In 1943, the U.S. command, concerned about the movement’s growth, sent the USS Echo to Tanna with Maj. Samuel Patten on board. His mission was to convince John Frum followers that, as his report put it, “the American forces had no connection with Jonfrum.” He failed. At war’s end, the U.S. military unwittingly enhanced the legend of their endless supply of cargo when they bulldozed tons of equipment—trucks, jeeps, aircraft engines, supplies—off the coast of Espíritu Santo. During six decades in the shallows, coral and sand have obscured much of the watery grave of war surplus, but snorkelers can still see tires, bulldozers and even full Coke bottles.

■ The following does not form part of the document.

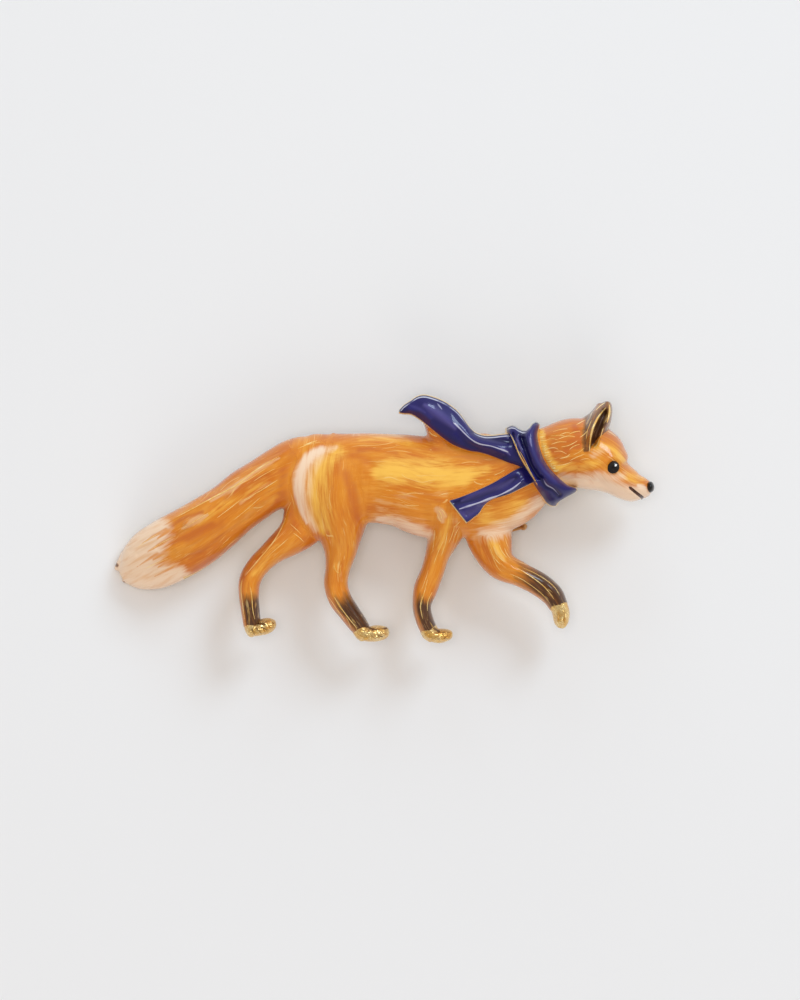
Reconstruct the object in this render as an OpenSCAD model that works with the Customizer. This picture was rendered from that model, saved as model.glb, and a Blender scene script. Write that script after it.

The locals wryly named the place Million Dollar Point.
After the war, when they returned home from Port-Vila to their huts, the Tanna men were convinced that John Frum would soon join them, and hacked a primitive airstrip out of the jungle in the island’s north to tempt the expected American planes from the skies. Across the South Pacific, thousands of other cargo cult followers began devising similar plans—even building bamboo control towers strung with rope and bamboo aerials to guide in the planes. In 1964, one cargo cult on New Hanover Island in Papua New Guinea offered the U.S. government $1,000 for Lyndon Johnson to come and be their paramount chief. But as the years passed with empty skies and seas, almost all the cargo cults disappeared, the devotees’ hopes crushed.
At Sulphur Bay the faithful never wavered. Each Friday afternoon, hundreds of believers stream across the ash plain below Yasur, coming to Lamaraka from villages all over Tanna. After the sun goes down and the men have drunk kava, the congregation gathers in and around an open hut on the ceremonial ground. As light from kerosene lamps flickers across their faces, they strum guitars and homemade ukuleles, singing hymns of John Frum’s prophecies and the struggles of the cult’s martyrs. Many carry the same plea: “We’re waiting in our village for you, John. When are you coming with all the cargo you promised us?”
Threaded among the singers’ perfect harmonies is a high-pitched Melanesian keening that hones each hymn with a yearning edge. I look around in vain for Chief Isaac until a senior man in the cult whispers that after drinking kava, Isaac has disappeared among the darkened trees to talk to John Frum. The weekly service doesn’t end until the sun comes back up, at seven the next morning.
That's really more than I should quote, but as always, one of Amygdala's many mottos: wot the hell.
Another reason cargo cults fascinate me is that the way disparate cultures change each other as they interact fascinates; cargo cults are simply an extremely melodramatic and utterly vivid example of that. They're one of the various closest analogues we yet have to humans meeting an alien non-human culture. On another front, often they serve as a form of political movement that there otherwise isn't local cultural space for.
Other lessons that might be learned, I leave, as I often to, in my cheating lazy way, as an exercise for you, the home viewer. This includes any 'o them there analogies one might draw.